LAST week WHO Director Tedros Adhanom railed against ‘vaccine nationalism’, warning that ‘going it alone will perpetuate the economic and health crisis for all’.
If history is any guide, he is right: if and when a vaccine is available, its effects will be limited to the world’s richest countries. The fantasy of a vaccine that, almost overnight, can eradicate COVID worldwide, is comforting but unrealistic.
The UK and US, two of the richest countries in the world, took almost thirty years to eradicate polio after a vaccine was first produced in the 1950s. It was finally eradicated in Africa last month, and remains a threat in other parts of the world.
COVID eradication over several decades may be the best-case scenario, not the worst. COVID is more infectious than Polio, and there is also a more global movement of people today than there was thirty years ago. Trying to vaccinate people faster than the virus can spread will be no mean feat.
Polio only really began to retreat after the WHO began a coordinated effort to control it in 1988. If we want the same success more rapidly with a Covid vaccine, we will need a global, not a national effort.
Leaders in Europe and North America must remind themselves that vaccination is a first-world privilege. For most of us before 2020, deadly infectious diseases were a thing of the past. We only thought about them when getting inoculated before an exotic holiday, or when vaccinating our children.
However, if you fall on the wrong side of the global poverty line, infectious diseases have long been a matter of life and death. An estimated 1.5 million people die every year from vaccine-preventable diseases – significantly more than the global COVID death toll to date.
Poverty continues to be an unfortunate determinant in health, and coronavirus is exacerbating it. COVID is both a physical and economic disease and is estimated to push up to 100 million people into poverty in this year alone. We cannot also allow poverty to determine access to the coronavirus cure.

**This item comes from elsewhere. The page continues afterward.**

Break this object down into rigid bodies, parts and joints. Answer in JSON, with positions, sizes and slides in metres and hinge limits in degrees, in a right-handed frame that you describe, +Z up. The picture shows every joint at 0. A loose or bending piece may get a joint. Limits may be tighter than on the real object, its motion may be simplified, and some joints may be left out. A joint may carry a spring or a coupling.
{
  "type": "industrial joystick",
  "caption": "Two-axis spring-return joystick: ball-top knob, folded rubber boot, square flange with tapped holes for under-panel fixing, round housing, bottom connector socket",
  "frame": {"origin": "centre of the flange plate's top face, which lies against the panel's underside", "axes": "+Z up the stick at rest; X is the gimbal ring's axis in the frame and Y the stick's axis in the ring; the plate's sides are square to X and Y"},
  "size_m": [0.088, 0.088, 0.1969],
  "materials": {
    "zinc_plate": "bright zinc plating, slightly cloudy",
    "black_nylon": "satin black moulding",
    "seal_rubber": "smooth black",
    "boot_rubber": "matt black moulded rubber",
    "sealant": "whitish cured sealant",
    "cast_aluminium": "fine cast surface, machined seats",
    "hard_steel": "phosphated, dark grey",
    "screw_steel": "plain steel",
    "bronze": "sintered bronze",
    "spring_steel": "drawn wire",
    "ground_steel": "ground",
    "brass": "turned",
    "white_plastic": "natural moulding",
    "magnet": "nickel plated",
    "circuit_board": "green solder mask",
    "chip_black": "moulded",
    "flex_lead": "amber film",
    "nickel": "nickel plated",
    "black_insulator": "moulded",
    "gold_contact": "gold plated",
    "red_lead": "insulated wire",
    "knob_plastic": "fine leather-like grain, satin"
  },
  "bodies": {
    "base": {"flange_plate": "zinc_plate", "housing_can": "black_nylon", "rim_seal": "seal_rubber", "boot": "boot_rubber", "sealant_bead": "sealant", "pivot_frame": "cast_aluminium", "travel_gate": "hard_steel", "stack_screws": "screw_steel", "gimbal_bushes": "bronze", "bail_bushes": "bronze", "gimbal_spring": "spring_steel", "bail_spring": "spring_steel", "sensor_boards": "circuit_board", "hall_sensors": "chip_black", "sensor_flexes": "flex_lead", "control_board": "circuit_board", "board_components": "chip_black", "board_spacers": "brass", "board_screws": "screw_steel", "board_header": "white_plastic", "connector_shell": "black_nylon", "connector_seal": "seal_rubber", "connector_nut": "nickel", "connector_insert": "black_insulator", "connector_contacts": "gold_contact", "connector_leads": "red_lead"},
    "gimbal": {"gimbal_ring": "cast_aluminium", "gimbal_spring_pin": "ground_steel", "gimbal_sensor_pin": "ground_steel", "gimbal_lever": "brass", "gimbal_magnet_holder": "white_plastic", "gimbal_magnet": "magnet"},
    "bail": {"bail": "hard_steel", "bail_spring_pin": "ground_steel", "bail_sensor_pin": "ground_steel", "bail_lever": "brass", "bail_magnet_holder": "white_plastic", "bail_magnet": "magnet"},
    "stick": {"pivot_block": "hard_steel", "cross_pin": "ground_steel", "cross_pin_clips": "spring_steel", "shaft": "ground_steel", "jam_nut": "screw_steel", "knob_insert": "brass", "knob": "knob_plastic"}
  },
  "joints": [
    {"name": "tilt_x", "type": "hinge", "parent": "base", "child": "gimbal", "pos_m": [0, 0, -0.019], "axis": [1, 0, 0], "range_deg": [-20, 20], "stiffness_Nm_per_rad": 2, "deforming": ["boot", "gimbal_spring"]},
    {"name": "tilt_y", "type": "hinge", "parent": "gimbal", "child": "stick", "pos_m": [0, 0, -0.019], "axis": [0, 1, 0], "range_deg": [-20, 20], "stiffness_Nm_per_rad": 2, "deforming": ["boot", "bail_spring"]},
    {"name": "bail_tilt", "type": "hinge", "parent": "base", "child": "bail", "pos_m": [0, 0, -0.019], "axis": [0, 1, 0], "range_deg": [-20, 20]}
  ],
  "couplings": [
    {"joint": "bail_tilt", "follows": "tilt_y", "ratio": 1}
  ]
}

This means going against the grain of epidemiological history. The fact that Covid has affected richer countries more acutely than many of the poorest may mean this is possible.

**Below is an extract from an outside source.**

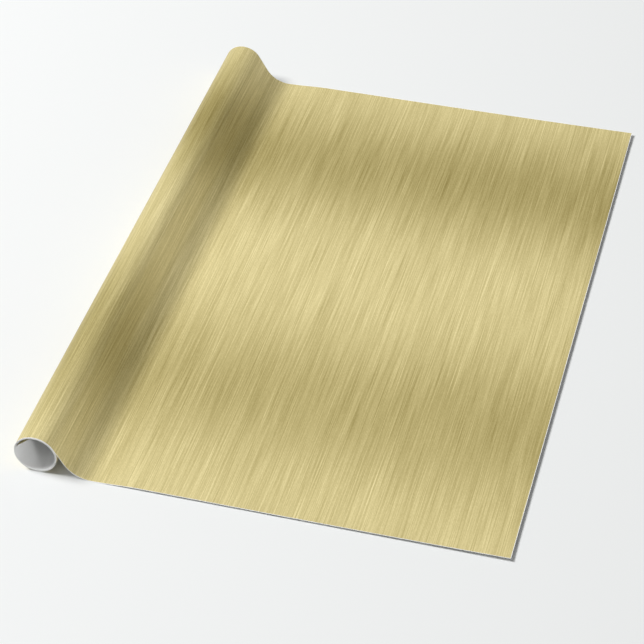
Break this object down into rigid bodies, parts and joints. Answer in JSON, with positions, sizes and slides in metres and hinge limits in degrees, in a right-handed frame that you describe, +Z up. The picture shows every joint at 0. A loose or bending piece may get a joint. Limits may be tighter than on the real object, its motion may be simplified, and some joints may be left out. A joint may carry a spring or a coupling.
{
  "type": "wrapping paper roll",
  "caption": "Coreless coil of printed gift wrap, partly unrolled: the paper leaves over the top, bends down in an S to the table and runs on as a flat sheet.",
  "frame": {"origin": "on the table, at the middle of the overall box's length and width", "axes": "+X from the coil towards the free end of the sheet, +Y along the coil, +Z up"},
  "size_m": [0.5264, 0.762, 0.0467],
  "materials": {
    "paper": "uncoated matte white paper",
    "print": "satin print of brushed gold metal"
  },
  "bodies": {
    "wrap": {"outer_turn_paper": "paper", "outer_turn_print": "print", "lead_off_paper": "paper", "lead_off_print": "print", "foot_bend_paper": "paper", "foot_bend_print": "print", "web_span_paper": "paper", "web_span_print": "print"},
    "coil": {"coil_turns_paper": "paper", "coil_turns_print": "print"},
    "core": {"core_turns_paper": "paper", "core_turns_print": "print"},
    "sheet": {"sheet_paper": "paper", "sheet_print": "print"},
    "free_end_1": {"free_end_1_paper": "paper", "free_end_1_print": "print"},
    "free_end_2": {"free_end_2_paper": "paper", "free_end_2_print": "print"},
    "free_end_3": {"free_end_3_paper": "paper", "free_end_3_print": "print"}
  },
  "joints": [
    {"name": "sheet_draw", "type": "slide", "parent": "wrap", "child": "sheet", "axis": [1, 0, 0], "range_m": [-0.1, 0.146], "deforming": ["web_span_paper", "web_span_print"]},
    {"name": "coil_spin", "type": "hinge", "parent": "wrap", "child": "coil", "pos_m": [-0.23983, 0, 0.0233], "axis": [0, 1, 0], "range_deg": [-246, 360]},
    {"name": "core_push", "type": "slide", "parent": "coil", "child": "core", "axis": [0, 1, 0], "range_m": [-0.06, 0.06]},
    {"name": "end_lift_1", "type": "hinge", "parent": "sheet", "child": "free_end_1", "pos_m": [0.14317, 0, 0], "axis": [0, -1, 0], "range_deg": [0, 30]},
    {"name": "end_lift_2", "type": "hinge", "parent": "free_end_1", "child": "free_end_2", "pos_m": [0.18317, 0, 0], "axis": [0, -1, 0], "range_deg": [0, 30]},
    {"name": "end_lift_3", "type": "hinge", "parent": "free_end_2", "child": "free_end_3", "pos_m": [0.22317, 0, 0], "axis": [0, -1, 0], "range_deg": [0, 30]}
  ],
  "couplings": [
    {"joint": "coil_spin", "follows": "sheet_draw", "rad_per_m": 42.82},
    {"joint": "end_lift_2", "follows": "end_lift_1", "ratio": 1},
    {"joint": "end_lift_3", "follows": "end_lift_1", "ratio": 1}
  ]
}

The situation is in stark contrast to that of Ebola, a disease against which we have only now produced a viable vaccine despite its emergence over forty years ago. The pharmaceutical industry wasn’t interested in developing a vaccine against a disease that mostly affects poor African countries. There was simply no money in it. This also probably explains why we still have no effective vaccine against HIV/AIDs; three-quarters of HIV/AIDS fatalities are African.

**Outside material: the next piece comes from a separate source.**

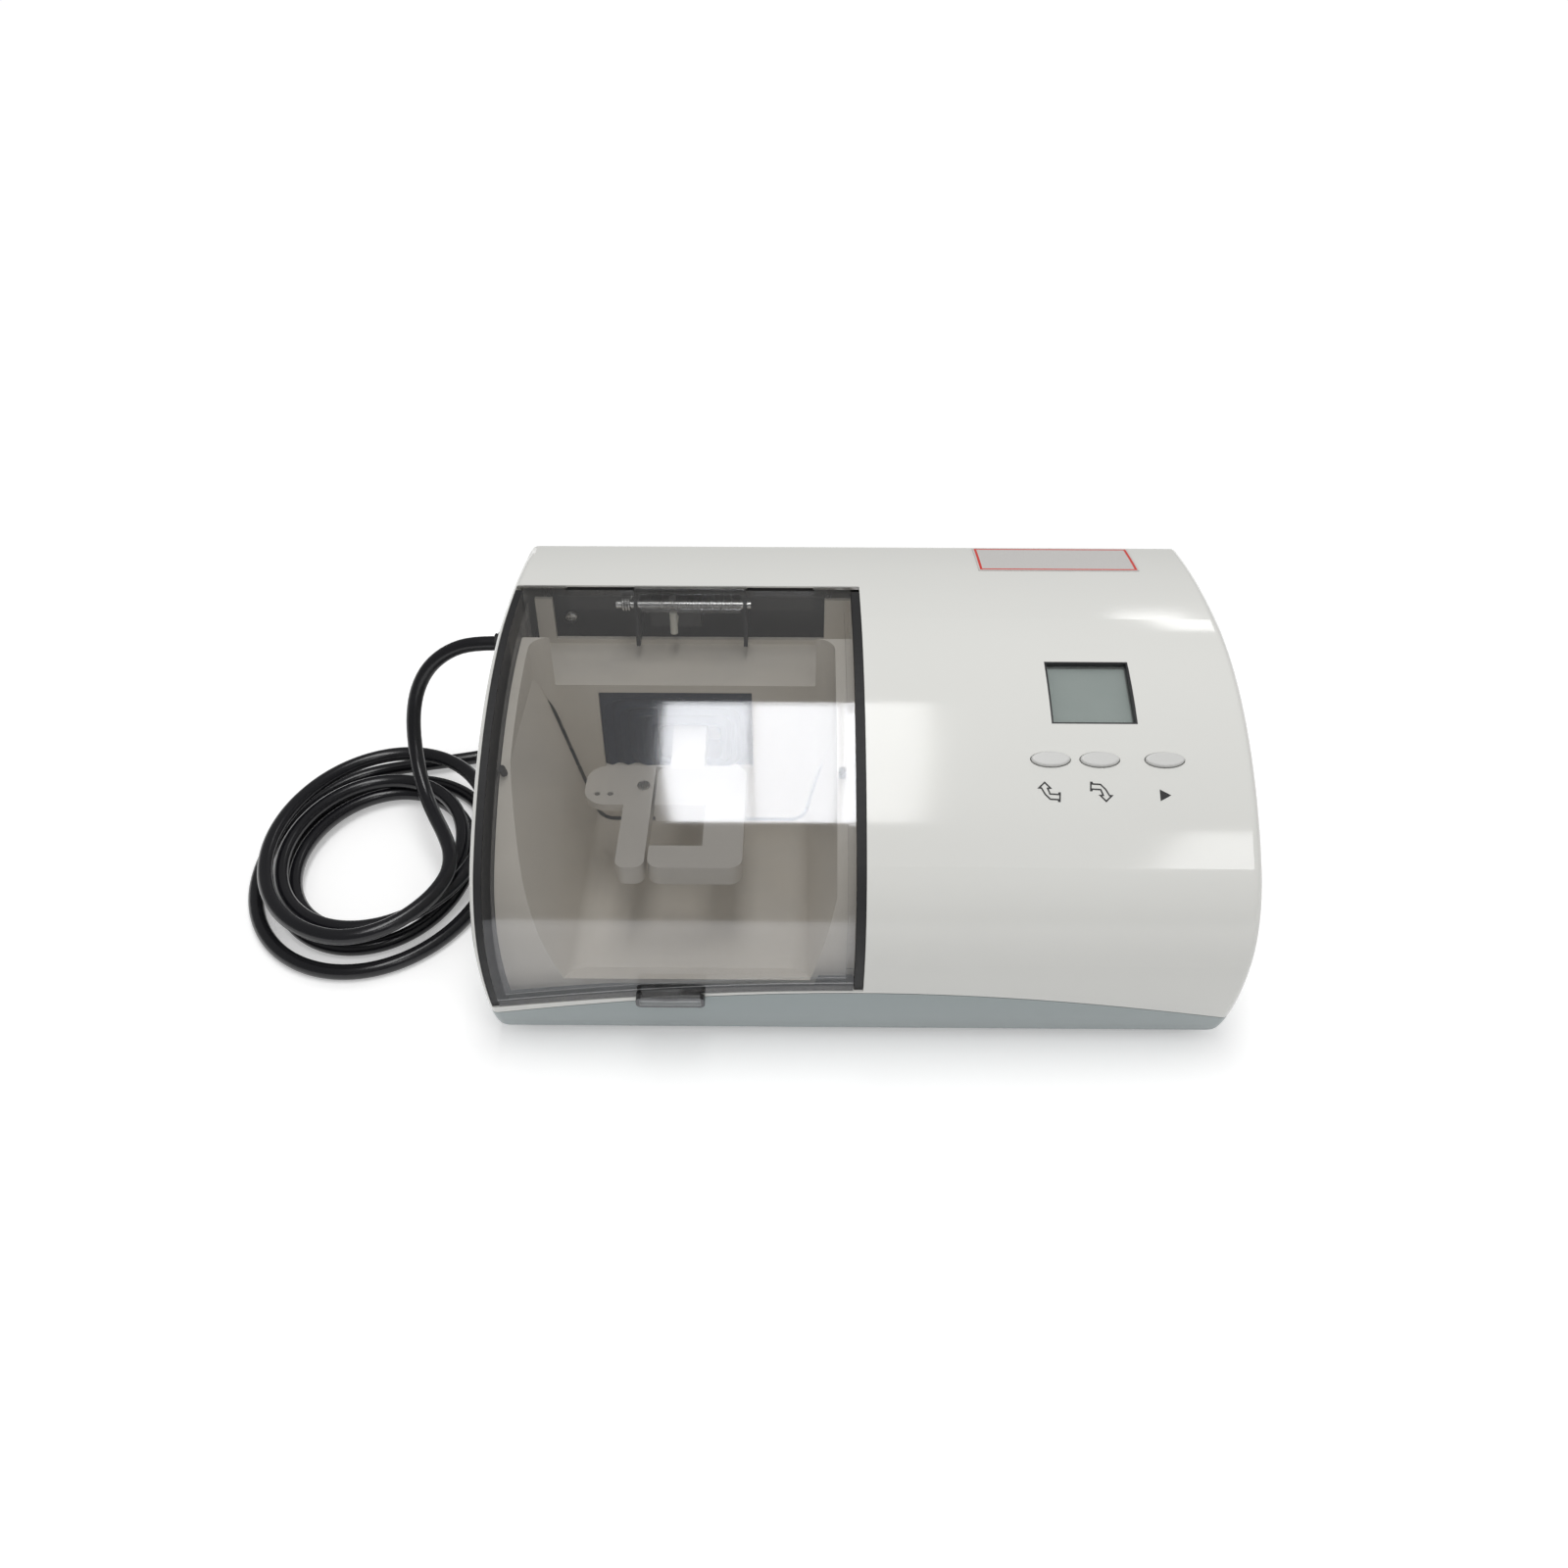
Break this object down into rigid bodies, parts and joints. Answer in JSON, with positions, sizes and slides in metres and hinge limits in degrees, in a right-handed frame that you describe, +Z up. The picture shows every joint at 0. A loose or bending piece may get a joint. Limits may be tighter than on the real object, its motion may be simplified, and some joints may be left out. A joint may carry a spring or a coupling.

Luckily for poor Africans, coronavirus affects wealthy countries too. However, it also means that rich nations are racing to get their hands on the vaccine for their own citizens, and are likely to hoard it for themselves.
This is exactly what happened with the Swine Flu pandemic a decade ago. The poorest countries were pushed to the back of the queue as the rich hogged the vaccine. President Obama even delayed donating vaccines to poorer nations, in favour of distributing to US citizens.
The Trump administration is adopting an even more hardline stance now, refusing to join the global vaccine effort, preferring to go it alone while cutting funding to the WHO.
We cannot shut down borders forever, and global movement – whether tourism, business travel, or regular or irregular migration is more common than ever.
For the foreseeable future and even once a vaccine is discovered, people will continue to travel all around the world, spreading coronavirus as they do.
This means that a vaccine is only useful if everyone has it. We have to ensure that everyone gets it, from a farmer in Senegal to a banker in the City of London, in order to protect them both.
This can only happen with global coordination. We need to encourage the benefits of multilateralism, and not nationalism, to all.
The WHO’s Covax scheme, which aims to ensure the equitable distribution of the coronavirus vaccine worldwide, has been stalled as rich nations have opted for bilateral deals rather than multilateral coordination.
There must be a replacement – perhaps by a body that doesn’t have the political baggage of WHO, or perhaps through direct multilateral agreements between states. A vaccine is only a vaccine if it is a vaccine for all. – Thomson Reuters Foundation.
- Mukhtar Karim is CEO of the Lady Fatemah Charitable Trust.